This web site is intended to communicate helpful and useful information on political topics from a conservative point of view. The author defines conservatism as preserving the principles demonstrated in the lives of our founding fathers and immortalized in the Declaration of Independence and the U.S. Constitution.
The internet address of this web site features an abbreviation of Benjamin Franklin’s name. Our home page features a graphic image of his face. While there were many who epitomized the core values of the American Experiment, Franklin embodied the heart and soul of the middle class American dream in a very practical sense. His was not just a philosophical adherence to the rights of all men to “Life, Liberty and the Pursuit of Happiness,” but a practical roadmap for citizens to make the leap from humble beginnings to great accomplishments. Of this he was a sterling example of his own teaching. He was one of a number of founding fathers who placed much importance on character and integrity, including George Washington and Alexander Hamilton. None of them were perfect . Like all men they had feet of clay and were subjected to pressures and temptations, but the sum of their lives clearly reflected the principles they held dear. As a young man Franklin listed thirteen life principles that guided his entire life.
1. Temperance: Eat not dullness; drink not to elevation.
2. Silence: Speak not but what may benefit others or yourself, avoid trifling conversation.
3. Order: Let all your things have their places; let each part of your business have it's time.
4. Resolution: Resolve to perform what you ought; perform without fail what you resolve.
5. Frugality: Make no expense but to do good to others or yourself; waste nothing.
6. Industry: Lose no time; be always employed in something useful; cut off all unnecessary actions.
7. Sincerity: Use no harmful deceit; think innocently and justly; and if you speak, speak accordingly.
8. Justice: wrong none by doing injuries or omitting the benefits that are your duty.
9. Moderation: Avoid extremes; forebear resenting injuries so much as you think they deserve.

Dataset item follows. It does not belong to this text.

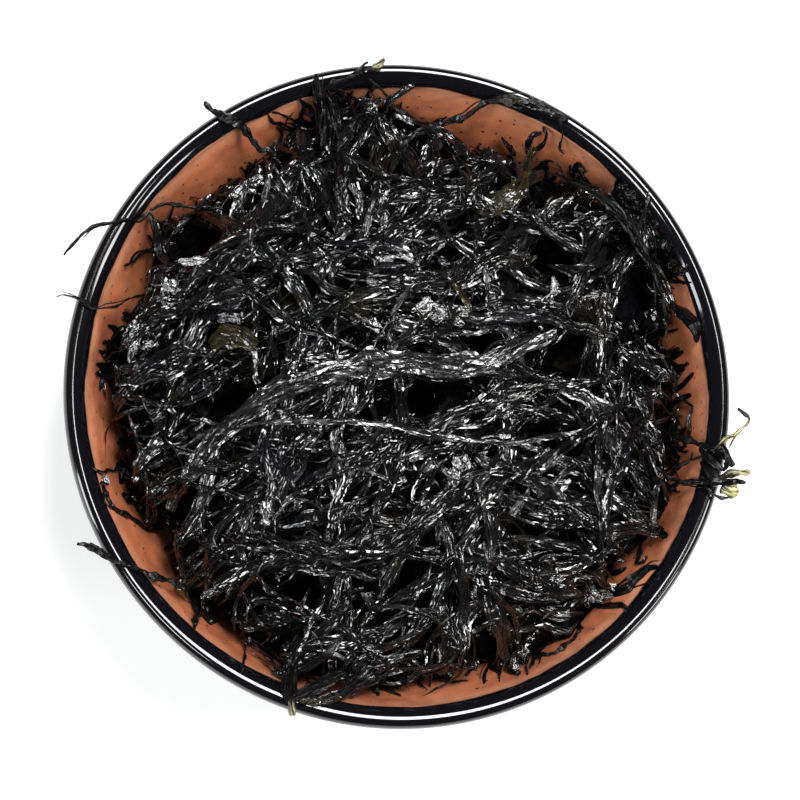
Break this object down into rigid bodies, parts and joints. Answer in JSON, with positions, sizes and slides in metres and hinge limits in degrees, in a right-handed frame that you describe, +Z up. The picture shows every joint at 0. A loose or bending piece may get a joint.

10. Cleanliness: Tolerate no uncleanness in body, clothes or habitation.
11. Tranquility: Be not disturbed at trifles, nor at accidents.
12. Chastity: Be chaste in matters with the opposite sex.
13. Humility: Imitate Jesus and Socrates.
Franklin was truly self made man. Much of his accomplishment may be attributable to abnormal innate talent, but his principles of “Thrift and Industry” have served well many who followed him in making their mark in this world, patronage notwithstanding. He was the oldest of our founding fathers in the struggle for independence, and in the creation of our Federal Constitution.
Benjamin Franklin was a Deist. He believed in God but did not accept the doctrine of being justified with God purely through the grace of Jesus Christ. In this I part company with him. There is evidence that Franklin took this position, at least in part, because, in his observation of those in the church who held to the grace view, there was too little concern about doing good for others. He believed that one’s required service to God was in benevolence and service to mankind. Ephesians 2:8-10 clearly states that it is by grace that men are saved, but it ends with “For we are … created in Christ Jesus to do good works, which God prepared in advance for us to do”. So Franklin was right about the importance of good works, but his God was distant, not personal. For most of his life Franklin, as a Deist, believed that God is benevolent though distant in the affairs of men. Late in life Franklin became acutely aware of the divisions and difficulties between men and realized that, apart from Divine Providence, the very existence and longevity of our nation would have been virtually impossible. It was he who proposed starting each session of the Constitutional Convention with prayer.
Franklin had a long-standing problem with social class distinctions, and rule by elites whose claim to power was anything other than natural ability to lead, integrity, and the “content of their character.”
Beside all of this the first school I ever attended bore his name.
I hope you agree that Benjamin Franklin is a fitting icon for a web site that lays claim to conservative principles.